The key that provoked this madness of insight was a piece of jewelry. A delivery girl came to his house, and when he opened the door, PKD noticed her necklace.
He asked the girl what it was, and she said it was the ichthys--the true name of what many call the jesus fish: a symbol of the early Christians. Revelations fell on PKD for the following two months. He would later conclude that seeing the ichthys helped him to unforget what he had always known.
The Exegesis was PKD's attempt, through over 8,000 handwritten pages, to understand what had happened to him during 2-3-74.]
--
I read the introduction to The Exegesis on Monday night, after my Czech lesson. It was wonderful to finally have a relaxed moment in my own flat. When I finished the introduction, I put the book back on my shelf; I'm currently in the middle of reading Murakami's 1Q84.

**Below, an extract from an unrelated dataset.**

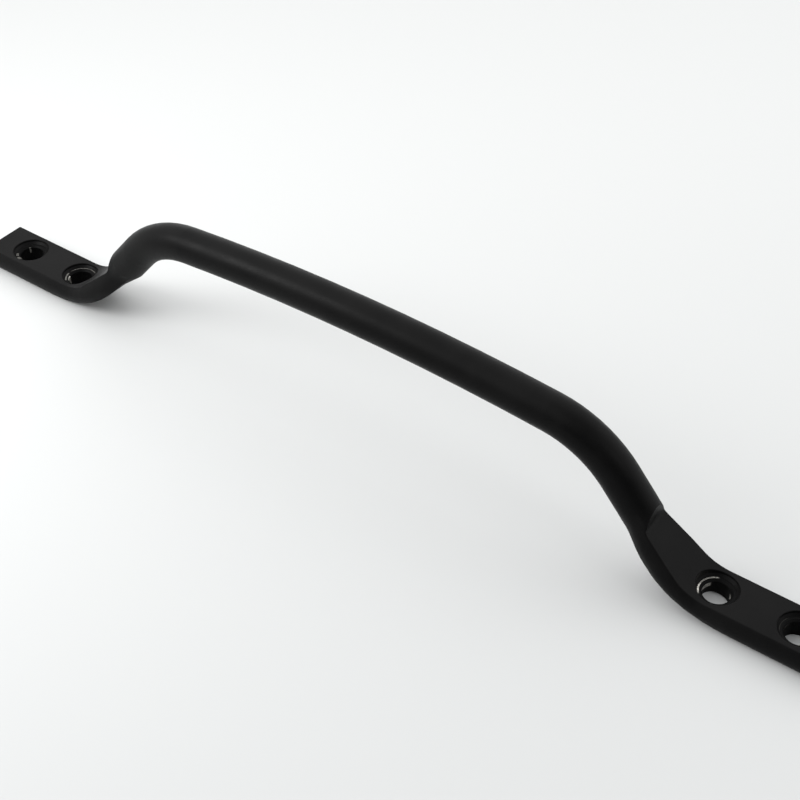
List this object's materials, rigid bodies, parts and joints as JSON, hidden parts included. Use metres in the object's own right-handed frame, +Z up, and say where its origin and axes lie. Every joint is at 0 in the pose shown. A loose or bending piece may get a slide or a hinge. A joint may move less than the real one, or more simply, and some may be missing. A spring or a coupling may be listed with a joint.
{
  "type": "bed assist rail",
  "caption": "Bent round-bar grab rail with a gently bowed grip and forged flat feet, each with recessed bolt holes, dipped in a thick matte black coat.",
  "frame": {"origin": "midway between the feet, on the plane that both soles rest on", "axes": "+X along the grip towards one foot, +Y across it, +Z up from the soles to the grip"},
  "size_m": [0.4354, 0.0244, 0.0702],
  "materials": {
    "bare_steel": "machined, bare only inside the bolt holes",
    "black_coat": "matte black dipped coat, smooth with a soft sheen"
  },
  "bodies": {
    "root": {"steel_bar": "bare_steel", "black_coat": "black_coat"}
  },
  "joints": []
}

When I sat back down, there was my mirror.
I saw what it was.
I'd seen it as a triangle; maybe I'd even understood it as a step pyramid. But no. On my wall, right there above my bed, directly before my unseeing eyes--for several days!--was the tetractys.
(Ichthys . . . tetractys . . . did my subconscious process this similarity of sound without throwing up the result into active consciousness, and thus my subconscious awareness of the sound of the word 'tetractys' allowed me to finally see the physical shape before me?!)
The impossible thing about this is that I've been drawing the tetractys for years--it's an obsession. I had two of them, which I'd drawn myself, on the wall of my old flat. It is inconceivable to me that I didn't notice it during my first visit to this flat, and then I lived with it for six days!
--
I have no idea what is before my own eyes.
--
Here is a prayer of the Pythagoreans:
“Bless us, divine number, thou who generated gods and men! O holy, holy Tetractys, thou that containest the root and source of the eternally flowing creation! For the divine number begins with the profound, pure unity until it comes to the holy four; then it begets the mother of all, the all-comprising, all-bounding, the first-born, the never-swerving, the never-tiring holy ten, the keyholder of all.”--
Though this symbol has been firmly lodged in my imagination for many years--I think since high school, but I can't remember when it first caught my attention--I have the nagging sensation that, despite all my research, I have only the most superficial understanding of it. When I find myself drawing it, and I have drawn it hundreds, if not thousands of times . . . I mean it's compulsive . . . I feel I'm a bit like Spielberg's character in Close Encounters who cannot stop drawing his mountain.
There is something important about this symbol that I don't understand.
--
My previous Lightning, Mirror post grew from my discovery that the hieroglyph for the ankh, which is another powerful symbol for me, also carries the meaning of 'mirror'.